Face à cette contestation qui a essaimé hors de tout cadre politique et syndical, l'exécutif alterne appels au dialogue et démonstrations de fermeté.

Selon un sondage Elabe pour BFM TV, 40% des Français soutiennent la mobilisation des "gilets jaunes", (-7 points en une semaine), 30% éprouvent de la sympathie (+4), 20% la désapprouvent (+5) et 10% sont indifférents (-2).

Toujours "déterminés", prêts à "tenir" et à "durer", les "gilets jaunes" s'interrogent sur leurs modalités d'action: faut-il continuer à bloquer ou se projeter sur "l'Acte 2", une manifestation nationale samedi à Paris ? Faut-il paralyser les routes -et donc les citoyens- ou plutôt cibler l'État et ses institutions (préfectures, centres des impôts...) ?

"Nous prenons du recul pour recentraliser l'action, qui se dispersait par trop d'initiatives individuelles.

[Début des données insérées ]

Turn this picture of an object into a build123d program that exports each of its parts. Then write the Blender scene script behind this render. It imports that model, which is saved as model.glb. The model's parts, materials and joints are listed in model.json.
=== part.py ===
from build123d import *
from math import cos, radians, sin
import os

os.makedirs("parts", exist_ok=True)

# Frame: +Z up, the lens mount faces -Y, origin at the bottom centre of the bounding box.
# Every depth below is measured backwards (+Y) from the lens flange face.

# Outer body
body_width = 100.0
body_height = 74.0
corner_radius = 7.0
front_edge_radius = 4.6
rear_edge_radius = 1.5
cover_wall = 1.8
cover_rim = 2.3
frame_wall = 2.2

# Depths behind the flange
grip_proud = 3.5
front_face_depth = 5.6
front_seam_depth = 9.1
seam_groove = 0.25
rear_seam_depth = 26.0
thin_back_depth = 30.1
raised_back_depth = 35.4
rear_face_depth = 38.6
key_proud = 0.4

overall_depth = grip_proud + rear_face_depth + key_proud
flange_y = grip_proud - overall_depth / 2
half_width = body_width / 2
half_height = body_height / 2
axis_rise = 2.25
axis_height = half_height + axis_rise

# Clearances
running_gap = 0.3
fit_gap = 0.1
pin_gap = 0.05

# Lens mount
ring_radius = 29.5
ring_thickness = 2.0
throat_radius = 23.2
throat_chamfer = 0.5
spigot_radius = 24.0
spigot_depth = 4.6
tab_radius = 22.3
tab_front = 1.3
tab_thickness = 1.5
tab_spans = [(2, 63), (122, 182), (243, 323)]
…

Nous n'étions plus assez efficaces", explique à l'AFP Julien Terrier, porte-parole des "gilets jaunes" à Grenoble.

Des appels à un rassemblement place de la Concorde circulent. Plus de 31.000 personnes se sont déclarées "participants" à cet événement sur Facebook, et plus de 200.000 "intéressées".

Cette manifestation ne sera pas interdite mais elle ne pourra pas se tenir place de la Concorde pour des raisons de sécurité, a affirmé le secrétaire d'État auprès du ministre de l'Intérieur Laurent Nuñez, appelant à déclarer cette manifestation en préfecture afin de trouver un autre lieu "sécure".

Dans les régions, les collectifs disent s'organiser pour acheminer un maximum de "gilets jaunes" en covoiturage, bus ou trains.

Plusieurs leaders politiques entendent se joindre à cette journée. Le chef de file de La France insoumise, Jean-Luc Mélenchon, a notamment indiqué que ses militants y participeraient.